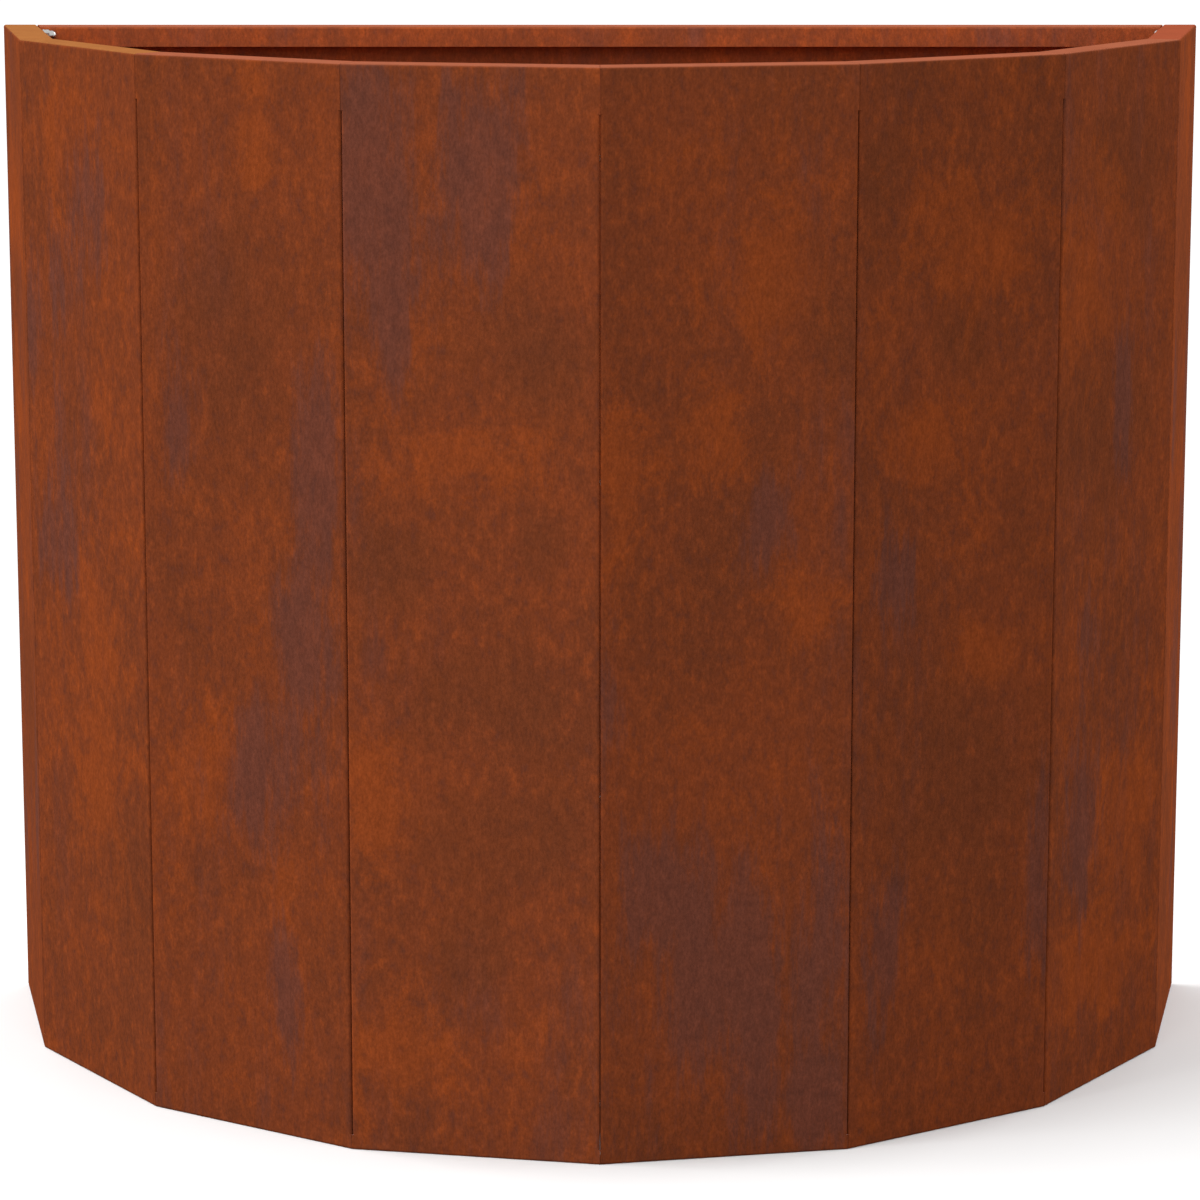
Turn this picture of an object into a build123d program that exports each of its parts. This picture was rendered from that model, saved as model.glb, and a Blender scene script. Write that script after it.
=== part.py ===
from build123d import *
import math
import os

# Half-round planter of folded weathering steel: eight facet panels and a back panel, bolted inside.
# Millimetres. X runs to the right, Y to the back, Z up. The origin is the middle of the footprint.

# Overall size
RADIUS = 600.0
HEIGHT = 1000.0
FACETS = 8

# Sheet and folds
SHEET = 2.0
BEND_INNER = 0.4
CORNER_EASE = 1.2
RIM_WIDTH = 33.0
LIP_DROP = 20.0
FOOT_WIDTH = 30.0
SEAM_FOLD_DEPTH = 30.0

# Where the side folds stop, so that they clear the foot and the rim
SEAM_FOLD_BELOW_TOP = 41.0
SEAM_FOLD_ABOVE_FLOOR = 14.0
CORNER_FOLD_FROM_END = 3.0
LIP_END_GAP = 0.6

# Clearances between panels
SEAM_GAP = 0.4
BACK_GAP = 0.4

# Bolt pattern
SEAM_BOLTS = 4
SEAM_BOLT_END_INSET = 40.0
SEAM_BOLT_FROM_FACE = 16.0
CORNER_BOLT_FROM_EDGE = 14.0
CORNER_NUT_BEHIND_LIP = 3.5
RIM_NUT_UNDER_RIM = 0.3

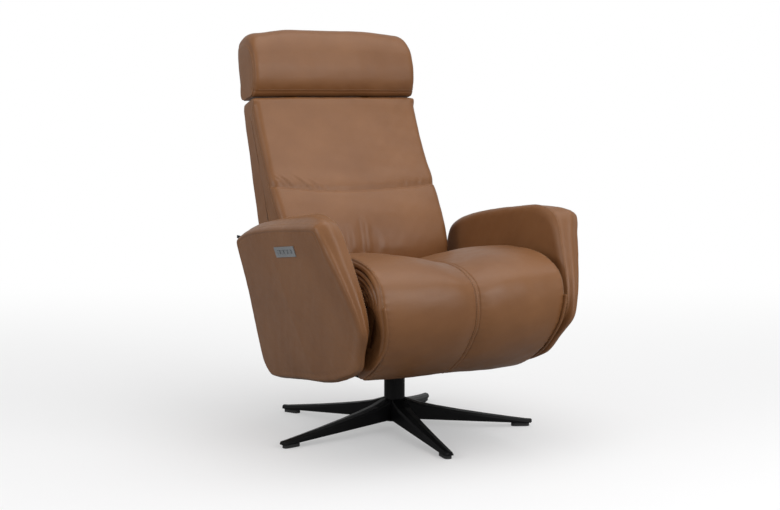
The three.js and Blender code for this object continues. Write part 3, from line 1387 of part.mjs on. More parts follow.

=====

* Instruction *
Each record above should be output again exactly.

* Answer for the task *
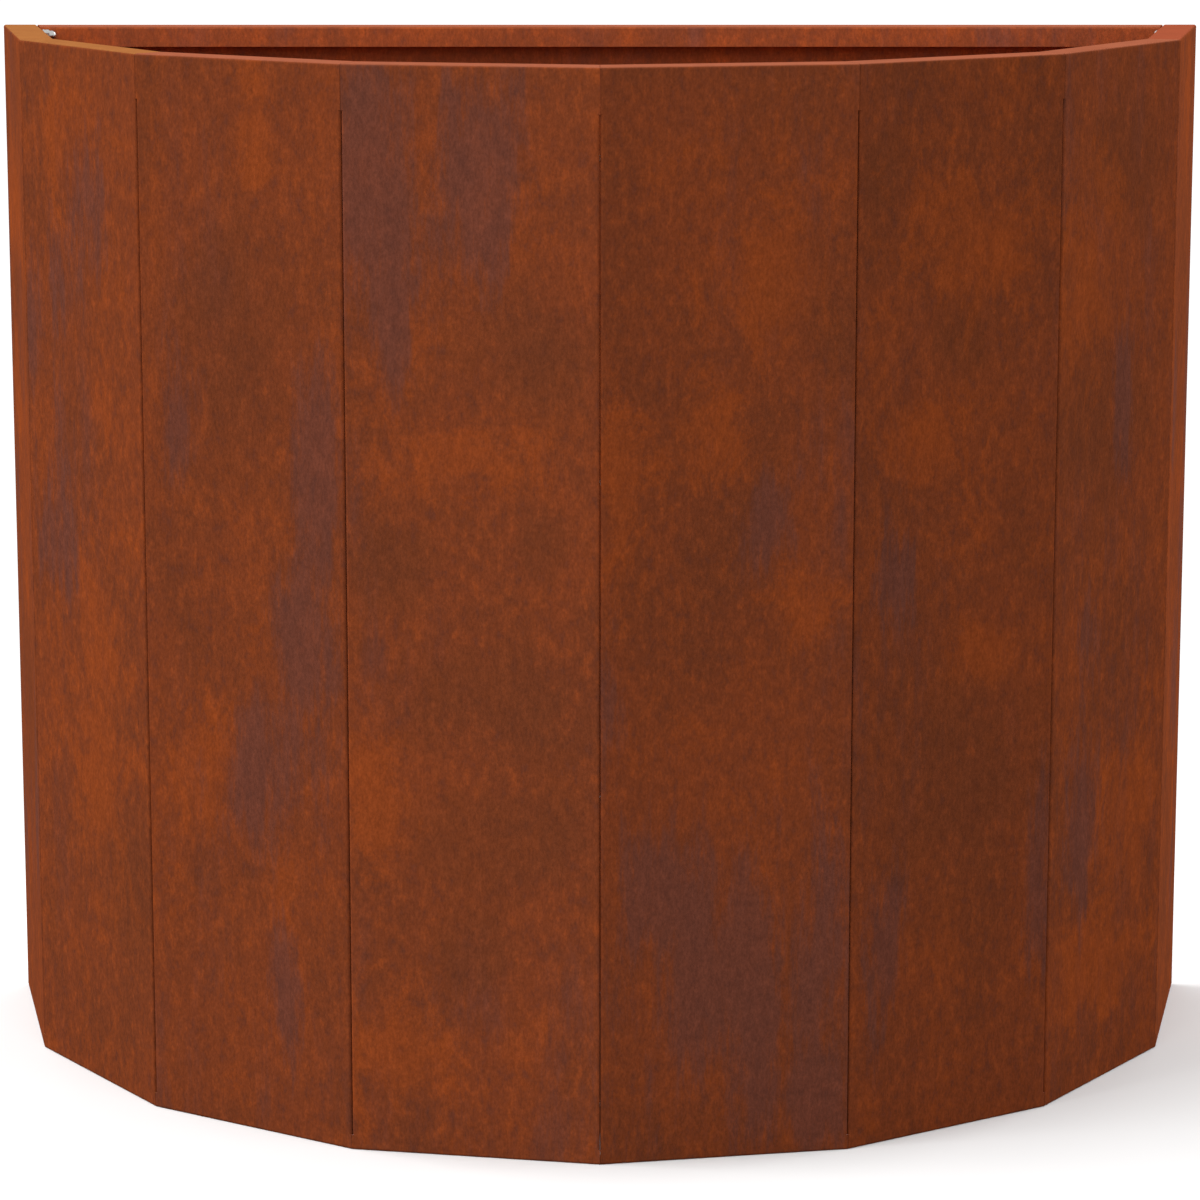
Turn this picture of an object into a build123d program that exports each of its parts. This picture was rendered from that model, saved as model.glb, and a Blender scene script. Write that script after it.
=== part.py ===
from build123d import *
import math
import os

# Half-round planter of folded weathering steel: eight facet panels and a back panel, bolted inside.
# Millimetres. X runs to the right, Y to the back, Z up. The origin is the middle of the footprint.

# Overall size
RADIUS = 600.0
HEIGHT = 1000.0
FACETS = 8

# Sheet and folds
SHEET = 2.0
BEND_INNER = 0.4
CORNER_EASE = 1.2
RIM_WIDTH = 33.0
LIP_DROP = 20.0
FOOT_WIDTH = 30.0
SEAM_FOLD_DEPTH = 30.0

# Where the side folds stop, so that they clear the foot and the rim
SEAM_FOLD_BELOW_TOP = 41.0
SEAM_FOLD_ABOVE_FLOOR = 14.0
CORNER_FOLD_FROM_END = 3.0
LIP_END_GAP = 0.6

# Clearances between panels
SEAM_GAP = 0.4
BACK_GAP = 0.4

# Bolt pattern
SEAM_BOLTS = 4
SEAM_BOLT_END_INSET = 40.0
SEAM_BOLT_FROM_FACE = 16.0
CORNER_BOLT_FROM_EDGE = 14.0
CORNER_NUT_BEHIND_LIP = 3.5
RIM_NUT_UNDER_RIM = 0.3

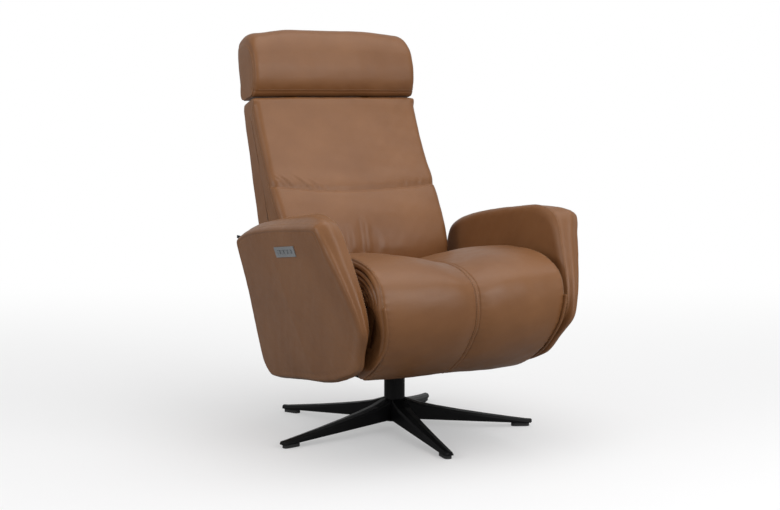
The three.js and Blender code for this object continues. Write part 3, from line 1387 of part.mjs on. More parts follow.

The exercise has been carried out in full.